I have been less concerned here with the merits of Fraser and the “right” result than with the factors that help explain how Abella J. and the dissents reached the conclusions they did.

Underlying these reasons are very different approaches to meeting the promise of the Charter‘s equality guarantee. It is not possible to disassociate the guarantee of equality promised by section 15 from the external factors that influence or even govern people’s lives. That is what disparate impact is all about: not merely a statistical question of whether members of one group are more affected by a legislative provision than others, but whether the various strands that characterize people’s lives have a relationship with the issue in the case, that underlie the legal discrimination and that are substantively connected to inequality.
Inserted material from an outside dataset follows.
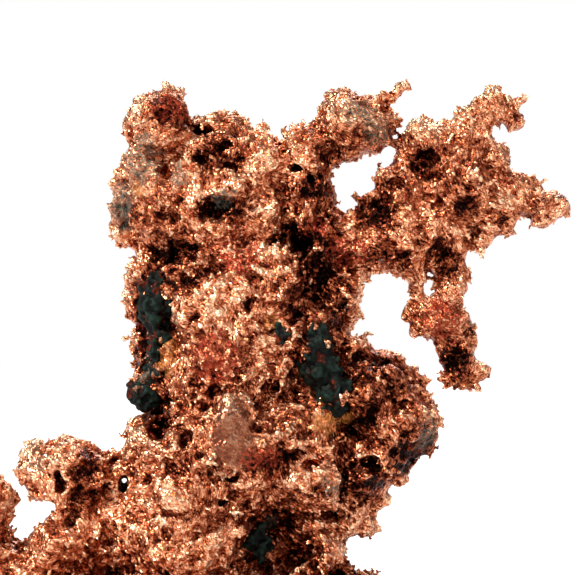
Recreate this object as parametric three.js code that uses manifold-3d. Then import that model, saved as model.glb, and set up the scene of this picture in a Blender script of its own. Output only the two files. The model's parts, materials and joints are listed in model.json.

Regardless of the results on the merits, and despite that there have been differences among judges before, the considerable and fundamental divergence in the approaches in Fraser to section 15 analysis, assessing the relationship of law to the reality in which law operates and the role of the courts in holding legislatures to account under the Charter suggest a determined departure from Charter jurisprudence as it has developed until now.